--- SUPPLIED RECORDS ---
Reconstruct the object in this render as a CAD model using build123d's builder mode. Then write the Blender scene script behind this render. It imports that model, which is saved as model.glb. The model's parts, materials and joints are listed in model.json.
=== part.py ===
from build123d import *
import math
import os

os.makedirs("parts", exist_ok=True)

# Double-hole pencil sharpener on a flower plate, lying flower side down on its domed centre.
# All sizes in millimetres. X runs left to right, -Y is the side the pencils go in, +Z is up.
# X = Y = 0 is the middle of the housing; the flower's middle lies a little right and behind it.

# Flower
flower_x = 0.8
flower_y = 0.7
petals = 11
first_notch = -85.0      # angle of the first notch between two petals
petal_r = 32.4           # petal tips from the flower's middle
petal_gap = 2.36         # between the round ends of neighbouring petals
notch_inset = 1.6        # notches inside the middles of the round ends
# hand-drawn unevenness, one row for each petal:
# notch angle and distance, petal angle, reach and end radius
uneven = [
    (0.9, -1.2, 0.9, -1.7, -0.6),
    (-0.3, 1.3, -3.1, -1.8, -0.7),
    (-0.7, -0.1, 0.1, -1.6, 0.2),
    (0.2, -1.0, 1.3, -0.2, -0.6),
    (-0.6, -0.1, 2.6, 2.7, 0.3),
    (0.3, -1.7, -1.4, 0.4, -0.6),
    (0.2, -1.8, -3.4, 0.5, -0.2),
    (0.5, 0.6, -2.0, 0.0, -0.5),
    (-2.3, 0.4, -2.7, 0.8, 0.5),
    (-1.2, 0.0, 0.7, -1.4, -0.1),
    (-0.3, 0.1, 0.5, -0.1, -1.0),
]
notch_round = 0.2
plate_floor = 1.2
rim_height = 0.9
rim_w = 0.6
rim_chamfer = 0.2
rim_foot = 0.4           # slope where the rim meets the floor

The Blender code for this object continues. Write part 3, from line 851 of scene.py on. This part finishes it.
---
Copy every line of the material, please, keeping it exactly the same.

Reconstruct the object in this render as a CAD model using build123d's builder mode. Then write the Blender scene script behind this render. It imports that model, which is saved as model.glb. The model's parts, materials and joints are listed in model.json.
=== part.py ===
from build123d import *
import math
import os

os.makedirs("parts", exist_ok=True)

# Double-hole pencil sharpener on a flower plate, lying flower side down on its domed centre.
# All sizes in millimetres. X runs left to right, -Y is the side the pencils go in, +Z is up.
# X = Y = 0 is the middle of the housing; the flower's middle lies a little right and behind it.

# Flower
flower_x = 0.8
flower_y = 0.7
petals = 11
first_notch = -85.0      # angle of the first notch between two petals
petal_r = 32.4           # petal tips from the flower's middle
petal_gap = 2.36         # between the round ends of neighbouring petals
notch_inset = 1.6        # notches inside the middles of the round ends
# hand-drawn unevenness, one row for each petal:
# notch angle and distance, petal angle, reach and end radius
uneven = [
    (0.9, -1.2, 0.9, -1.7, -0.6),
    (-0.3, 1.3, -3.1, -1.8, -0.7),
    (-0.7, -0.1, 0.1, -1.6, 0.2),
    (0.2, -1.0, 1.3, -0.2, -0.6),
    (-0.6, -0.1, 2.6, 2.7, 0.3),
    (0.3, -1.7, -1.4, 0.4, -0.6),
    (0.2, -1.8, -3.4, 0.5, -0.2),
    (0.5, 0.6, -2.0, 0.0, -0.5),
    (-2.3, 0.4, -2.7, 0.8, 0.5),
    (-1.2, 0.0, 0.7, -1.4, -0.1),
    (-0.3, 0.1, 0.5, -0.1, -1.0),
]
notch_round = 0.2
plate_floor = 1.2
rim_height = 0.9
rim_w = 0.6
rim_chamfer = 0.2
rim_foot = 0.4           # slope where the rim meets the floor

The Blender code for this object continues. Write part 3, from line 851 of scene.py on. This part finishes it.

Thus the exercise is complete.